• **Task**
Give back exactly the lines from the start of the listing to the line containing "carve(piece, cuts, 28)", inclusive, and nothing beyond them.

------------------------------------

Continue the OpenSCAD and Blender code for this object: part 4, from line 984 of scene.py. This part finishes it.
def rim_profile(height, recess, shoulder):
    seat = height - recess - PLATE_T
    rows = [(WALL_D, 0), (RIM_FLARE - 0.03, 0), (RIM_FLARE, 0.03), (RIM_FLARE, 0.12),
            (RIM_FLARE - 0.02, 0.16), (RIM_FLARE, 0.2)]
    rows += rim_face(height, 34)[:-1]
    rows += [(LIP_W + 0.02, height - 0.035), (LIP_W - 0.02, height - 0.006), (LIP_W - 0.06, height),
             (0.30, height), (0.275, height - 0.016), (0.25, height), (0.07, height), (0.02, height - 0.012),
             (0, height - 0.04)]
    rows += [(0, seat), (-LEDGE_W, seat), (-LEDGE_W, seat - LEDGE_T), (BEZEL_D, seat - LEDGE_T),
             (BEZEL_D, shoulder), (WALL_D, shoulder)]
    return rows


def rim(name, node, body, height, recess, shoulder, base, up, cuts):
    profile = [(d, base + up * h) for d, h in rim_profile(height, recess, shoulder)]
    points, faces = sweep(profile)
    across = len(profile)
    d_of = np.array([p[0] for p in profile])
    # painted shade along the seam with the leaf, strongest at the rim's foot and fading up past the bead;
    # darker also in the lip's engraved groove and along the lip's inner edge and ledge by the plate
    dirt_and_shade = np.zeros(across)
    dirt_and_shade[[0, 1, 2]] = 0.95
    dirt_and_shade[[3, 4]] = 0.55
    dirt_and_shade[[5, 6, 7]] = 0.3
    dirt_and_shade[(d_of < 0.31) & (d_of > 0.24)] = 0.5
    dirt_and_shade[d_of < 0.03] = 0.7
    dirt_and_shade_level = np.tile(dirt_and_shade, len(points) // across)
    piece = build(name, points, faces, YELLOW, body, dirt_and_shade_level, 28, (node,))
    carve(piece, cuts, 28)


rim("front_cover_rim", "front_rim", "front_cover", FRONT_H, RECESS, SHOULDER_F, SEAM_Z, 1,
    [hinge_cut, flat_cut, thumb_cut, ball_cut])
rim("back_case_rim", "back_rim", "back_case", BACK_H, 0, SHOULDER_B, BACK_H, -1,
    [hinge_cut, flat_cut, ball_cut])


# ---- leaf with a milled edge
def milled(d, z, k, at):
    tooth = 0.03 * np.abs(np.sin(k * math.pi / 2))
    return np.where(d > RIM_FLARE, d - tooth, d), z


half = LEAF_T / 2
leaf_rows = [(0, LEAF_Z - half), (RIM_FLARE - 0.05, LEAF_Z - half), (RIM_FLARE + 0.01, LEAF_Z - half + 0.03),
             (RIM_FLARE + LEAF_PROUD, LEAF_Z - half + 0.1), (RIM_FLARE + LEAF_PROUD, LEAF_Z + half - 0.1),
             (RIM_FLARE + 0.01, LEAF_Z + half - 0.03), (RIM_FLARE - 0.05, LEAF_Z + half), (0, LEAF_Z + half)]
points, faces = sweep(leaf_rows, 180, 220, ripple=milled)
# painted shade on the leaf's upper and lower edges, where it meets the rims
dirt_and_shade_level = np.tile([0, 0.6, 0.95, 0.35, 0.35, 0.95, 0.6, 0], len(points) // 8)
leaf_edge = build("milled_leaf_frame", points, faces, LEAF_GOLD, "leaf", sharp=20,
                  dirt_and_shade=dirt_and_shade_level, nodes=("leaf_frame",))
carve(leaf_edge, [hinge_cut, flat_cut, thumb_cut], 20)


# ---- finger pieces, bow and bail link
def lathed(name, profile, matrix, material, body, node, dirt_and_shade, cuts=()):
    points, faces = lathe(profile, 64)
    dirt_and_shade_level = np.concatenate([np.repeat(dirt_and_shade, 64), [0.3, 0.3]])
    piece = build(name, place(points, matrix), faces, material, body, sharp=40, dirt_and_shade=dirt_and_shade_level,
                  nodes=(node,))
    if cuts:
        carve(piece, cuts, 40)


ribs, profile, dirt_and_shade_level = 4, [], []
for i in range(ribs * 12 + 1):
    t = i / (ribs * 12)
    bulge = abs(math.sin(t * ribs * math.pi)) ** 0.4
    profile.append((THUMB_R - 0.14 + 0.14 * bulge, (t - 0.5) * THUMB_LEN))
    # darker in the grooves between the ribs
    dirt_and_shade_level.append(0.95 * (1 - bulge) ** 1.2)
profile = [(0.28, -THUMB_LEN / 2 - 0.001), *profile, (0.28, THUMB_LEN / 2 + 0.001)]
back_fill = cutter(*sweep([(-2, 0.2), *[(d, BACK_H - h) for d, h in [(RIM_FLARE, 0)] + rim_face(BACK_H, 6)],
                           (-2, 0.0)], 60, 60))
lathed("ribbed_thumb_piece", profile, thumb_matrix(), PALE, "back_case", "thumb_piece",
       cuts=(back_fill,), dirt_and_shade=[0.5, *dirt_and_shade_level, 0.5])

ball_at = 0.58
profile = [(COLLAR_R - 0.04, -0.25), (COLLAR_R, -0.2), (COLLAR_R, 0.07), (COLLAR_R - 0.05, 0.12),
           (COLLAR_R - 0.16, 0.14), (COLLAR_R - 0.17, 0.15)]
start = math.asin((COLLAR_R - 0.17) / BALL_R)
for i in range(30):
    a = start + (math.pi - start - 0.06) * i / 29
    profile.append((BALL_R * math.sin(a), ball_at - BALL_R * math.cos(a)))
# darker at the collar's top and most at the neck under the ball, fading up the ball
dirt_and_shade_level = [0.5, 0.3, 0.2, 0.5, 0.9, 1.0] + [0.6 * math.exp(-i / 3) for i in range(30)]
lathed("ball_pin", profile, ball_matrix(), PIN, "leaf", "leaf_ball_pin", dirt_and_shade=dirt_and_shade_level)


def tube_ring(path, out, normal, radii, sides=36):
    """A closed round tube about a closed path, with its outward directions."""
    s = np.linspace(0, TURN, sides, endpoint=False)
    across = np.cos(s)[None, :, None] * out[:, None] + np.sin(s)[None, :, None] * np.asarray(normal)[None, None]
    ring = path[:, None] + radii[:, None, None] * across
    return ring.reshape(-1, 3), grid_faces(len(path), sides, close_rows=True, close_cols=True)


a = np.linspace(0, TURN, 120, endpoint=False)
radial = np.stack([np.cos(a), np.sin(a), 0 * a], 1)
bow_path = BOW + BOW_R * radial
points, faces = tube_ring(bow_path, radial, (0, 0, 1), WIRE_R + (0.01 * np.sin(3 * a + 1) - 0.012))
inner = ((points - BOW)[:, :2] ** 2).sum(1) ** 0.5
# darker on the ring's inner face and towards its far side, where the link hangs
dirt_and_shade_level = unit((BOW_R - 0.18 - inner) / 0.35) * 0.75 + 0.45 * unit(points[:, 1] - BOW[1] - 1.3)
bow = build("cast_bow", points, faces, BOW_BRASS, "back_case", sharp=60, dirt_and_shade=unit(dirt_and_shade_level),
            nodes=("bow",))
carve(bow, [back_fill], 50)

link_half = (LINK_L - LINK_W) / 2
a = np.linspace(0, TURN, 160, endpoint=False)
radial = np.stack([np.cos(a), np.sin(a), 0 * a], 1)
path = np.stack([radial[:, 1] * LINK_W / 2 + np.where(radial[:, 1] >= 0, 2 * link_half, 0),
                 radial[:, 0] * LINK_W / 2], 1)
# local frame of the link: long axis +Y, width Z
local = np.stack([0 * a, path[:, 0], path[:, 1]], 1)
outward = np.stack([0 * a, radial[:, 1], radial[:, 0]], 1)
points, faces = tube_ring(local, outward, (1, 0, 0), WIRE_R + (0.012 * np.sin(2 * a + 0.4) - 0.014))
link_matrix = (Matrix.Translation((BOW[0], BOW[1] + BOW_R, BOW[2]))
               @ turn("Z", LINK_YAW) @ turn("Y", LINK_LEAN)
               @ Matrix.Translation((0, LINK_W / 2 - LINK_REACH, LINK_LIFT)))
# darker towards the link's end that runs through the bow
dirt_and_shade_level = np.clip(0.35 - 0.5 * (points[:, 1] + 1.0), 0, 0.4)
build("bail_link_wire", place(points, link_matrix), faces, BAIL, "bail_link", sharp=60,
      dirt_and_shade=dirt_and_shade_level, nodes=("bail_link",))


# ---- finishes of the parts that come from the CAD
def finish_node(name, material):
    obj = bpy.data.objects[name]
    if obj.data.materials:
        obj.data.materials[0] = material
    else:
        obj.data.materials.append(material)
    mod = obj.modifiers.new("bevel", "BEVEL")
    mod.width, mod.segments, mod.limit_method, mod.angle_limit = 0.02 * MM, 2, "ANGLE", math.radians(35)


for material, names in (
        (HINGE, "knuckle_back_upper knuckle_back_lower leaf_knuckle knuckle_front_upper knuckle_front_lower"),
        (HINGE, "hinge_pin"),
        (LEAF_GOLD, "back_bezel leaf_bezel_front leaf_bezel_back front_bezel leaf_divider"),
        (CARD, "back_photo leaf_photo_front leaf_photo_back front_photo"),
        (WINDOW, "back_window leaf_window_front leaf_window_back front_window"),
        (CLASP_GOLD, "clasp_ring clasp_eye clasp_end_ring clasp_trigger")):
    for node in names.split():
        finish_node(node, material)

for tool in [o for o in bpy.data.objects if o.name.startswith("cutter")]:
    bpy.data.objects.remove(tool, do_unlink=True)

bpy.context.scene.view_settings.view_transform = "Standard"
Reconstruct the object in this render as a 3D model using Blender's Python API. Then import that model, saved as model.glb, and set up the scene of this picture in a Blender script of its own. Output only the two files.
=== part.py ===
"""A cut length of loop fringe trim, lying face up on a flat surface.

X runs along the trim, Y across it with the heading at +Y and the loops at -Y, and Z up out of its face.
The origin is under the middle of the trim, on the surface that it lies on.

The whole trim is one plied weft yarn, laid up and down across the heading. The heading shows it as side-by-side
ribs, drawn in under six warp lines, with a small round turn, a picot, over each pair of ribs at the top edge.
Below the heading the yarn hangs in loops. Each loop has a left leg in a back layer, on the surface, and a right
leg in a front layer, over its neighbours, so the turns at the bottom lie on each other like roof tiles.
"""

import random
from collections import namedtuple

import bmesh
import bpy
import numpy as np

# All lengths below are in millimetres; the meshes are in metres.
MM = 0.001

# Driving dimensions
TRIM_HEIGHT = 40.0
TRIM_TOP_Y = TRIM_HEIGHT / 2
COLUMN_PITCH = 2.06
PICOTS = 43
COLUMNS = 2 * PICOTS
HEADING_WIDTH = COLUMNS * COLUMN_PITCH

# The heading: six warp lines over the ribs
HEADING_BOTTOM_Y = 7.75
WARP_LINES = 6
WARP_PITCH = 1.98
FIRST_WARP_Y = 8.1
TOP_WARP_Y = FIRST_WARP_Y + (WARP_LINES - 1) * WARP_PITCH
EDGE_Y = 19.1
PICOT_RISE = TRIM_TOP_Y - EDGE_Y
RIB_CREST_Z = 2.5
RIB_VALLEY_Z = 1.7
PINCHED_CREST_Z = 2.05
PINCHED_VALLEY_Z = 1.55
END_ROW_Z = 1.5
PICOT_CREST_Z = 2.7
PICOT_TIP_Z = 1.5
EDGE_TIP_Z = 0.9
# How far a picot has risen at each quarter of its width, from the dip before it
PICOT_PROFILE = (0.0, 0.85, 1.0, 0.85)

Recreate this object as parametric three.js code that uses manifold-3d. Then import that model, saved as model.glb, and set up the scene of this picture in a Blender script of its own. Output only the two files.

------------------------------------

• **Completed task**
Continue the OpenSCAD and Blender code for this object: part 4, from line 984 of scene.py. This part finishes it.
def rim_profile(height, recess, shoulder):
    seat = height - recess - PLATE_T
    rows = [(WALL_D, 0), (RIM_FLARE - 0.03, 0), (RIM_FLARE, 0.03), (RIM_FLARE, 0.12),
            (RIM_FLARE - 0.02, 0.16), (RIM_FLARE, 0.2)]
    rows += rim_face(height, 34)[:-1]
    rows += [(LIP_W + 0.02, height - 0.035), (LIP_W - 0.02, height - 0.006), (LIP_W - 0.06, height),
             (0.30, height), (0.275, height - 0.016), (0.25, height), (0.07, height), (0.02, height - 0.012),
             (0, height - 0.04)]
    rows += [(0, seat), (-LEDGE_W, seat), (-LEDGE_W, seat - LEDGE_T), (BEZEL_D, seat - LEDGE_T),
             (BEZEL_D, shoulder), (WALL_D, shoulder)]
    return rows


def rim(name, node, body, height, recess, shoulder, base, up, cuts):
    profile = [(d, base + up * h) for d, h in rim_profile(height, recess, shoulder)]
    points, faces = sweep(profile)
    across = len(profile)
    d_of = np.array([p[0] for p in profile])
    # painted shade along the seam with the leaf, strongest at the rim's foot and fading up past the bead;
    # darker also in the lip's engraved groove and along the lip's inner edge and ledge by the plate
    dirt_and_shade = np.zeros(across)
    dirt_and_shade[[0, 1, 2]] = 0.95
    dirt_and_shade[[3, 4]] = 0.55
    dirt_and_shade[[5, 6, 7]] = 0.3
    dirt_and_shade[(d_of < 0.31) & (d_of > 0.24)] = 0.5
    dirt_and_shade[d_of < 0.03] = 0.7
    dirt_and_shade_level = np.tile(dirt_and_shade, len(points) // across)
    piece = build(name, points, faces, YELLOW, body, dirt_and_shade_level, 28, (node,))
    carve(piece, cuts, 28)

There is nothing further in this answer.